Use of the conventional magnetic memory 30′ and spin transfer torque may allow a lower write current to be used than the conventional magnetic memory 30. In particular, the spin transfer torque depends upon the current density through the conventional magnetic element 10. As the conventional magnetic element 10 decreases in size, the current through the magnetic element can decrease in size while maintaining a sufficient current density for spin transfer torque switching. Consequently, a spin transfer torque-based memory, such as the conventional memory 30′ may be scalable to higher densities.
Although the memory 30′ functions, one of ordinary skill in the art will recognize that the current through the magnetic storage cell 32′ is not the same for writing to either state. FIG. 4 depicts another conventional memory 30″ that uses spin transfer torque switching and which has greater current available for reverse writing. Portions of the conventional magnetic memory 30″ are analogous to the conventional magnetic memories 30/30′ and are, therefore, labeled similarly. The conventional magnetic memory 30″ utilizes the conventional magnetic element 10 depicted in FIG. 1 in order to store data. Referring to FIGS. 1 and 4, in the magnetic memory 30″, the conventional magnetic element 10 is represented as a resistance. The conventional magnetic memory 30″ includes a magnetic storage cell 32″ including the conventional magnetic element 10. However, the conventional magnetic storage cell 32″ includes two selection transistors 34A and 34B. One of the selection transistors 34A is an NMOS transistor, while the other selection transistor 34B is a PMOS transistor. The pair of selection transistors 34A and 34B are used to aid in providing a larger reverse write current (from the magnetic element 10 to the bit line 36″). Also shown are bit line 36″, word lines 38A and 38B, and source line 40″. In order to write to the conventional magnetic element 10, current is driven either from the bit line 36″ to the source line 40″ or vice versa.

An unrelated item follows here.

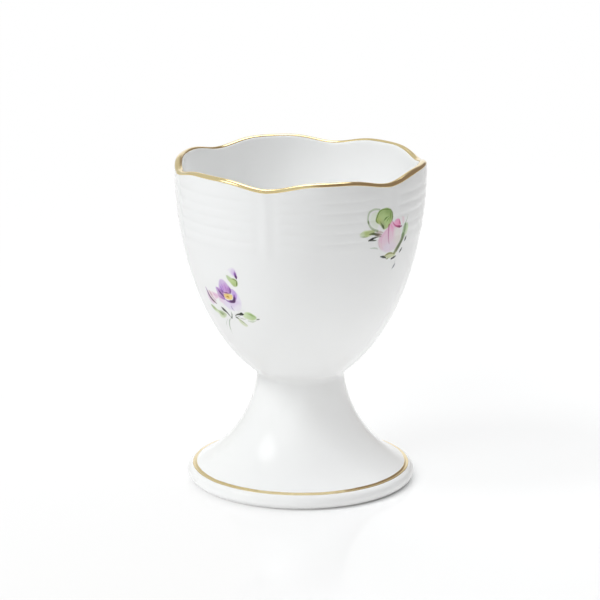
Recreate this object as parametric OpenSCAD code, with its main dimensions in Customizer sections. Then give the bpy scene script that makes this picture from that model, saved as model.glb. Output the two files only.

Although the memories 30′ and 30″ may use lower write current than the conventional magnetic memory 30, one of ordinary skill in the art will recognize that there are drawbacks to scaling the memories 30′ and 30″ to higher densities. For example, it is desired for the magnetic memories 30′ and 30″, it is desirable for the magnetic memory to have the potential to be dense (˜10 F2), fast (sub 10 ns read and write), and operate at low power. Thus, it may be desirable to for the memories 30′ and 30″ to be able to or have the potential to function at CMOS logic nodes such as 65 nm, and show a clear potential for future nodes such as 45 nm, 32 nm and beyond. The memories 30′ and 30″ may face issues in achieving these goals.
For the magnetic memory 30′, the current available for writing not symmetric for forward and reverse writing. The magnetic memory 30″ has more symmetric write currents. However, because of the inclusion of two transistors 34A and 34B and the use of a larger PMOS transistor as one of the transistors 34A and 34B, the size of the magnetic storage cell 32″ may be significantly larger. For the conventional magnetic element 10 in the memories 30′/30″, thermal stability of the magnetization 19 for the conventional free layer 18 may be provided by shape anisotropy. However, this thermal stability is related to the critical current density (current density required to switch the magnetization direction using spin transfer torque). For a conventional magnetic element 10 having a sufficient thermal stability factor (KuV/kBT), believed to be approximately fifty-five, the critical current density may be large. A high voltage and current for a sufficient current density that may be required for thermally stable writing of the conventional magnetic element 10 at higher densities may be difficult to achieve for the magnetic storage cell 32′. Thus, there may be limitations to scaling conventional spin transfer torque based memories 30′ and 30″ to higher densities.
Another type of memory that has been developed is phase change based memory. Phase change memories utilize a current to heat a phase change material. Based upon the pulse used, the phase change material may be toggled between phases. For example, heating induced by a current pulse may change an amorphous insulator phase to a crystalline conductor phase. A higher current pulse having a shorter duration may be used to reset the memory to the amorphous insulator phase. Further, because heating is used, the direction of current is apparently unimportant to the phase change material. As a result, phase change memory may utilize smaller components, such as transistors or diodes, that accommodate unidirectional current. Although phase change memories may be made smaller, one of ordinary skill in the art will recognize that phase change memories are relatively slow in comparison to conventional spin transfer torque based memories 30′ and 30″.
Accordingly, what is needed is a method and system that may improve the ability of the spin transfer torque based memories to be scaled to higher densities. The method and system address such a need.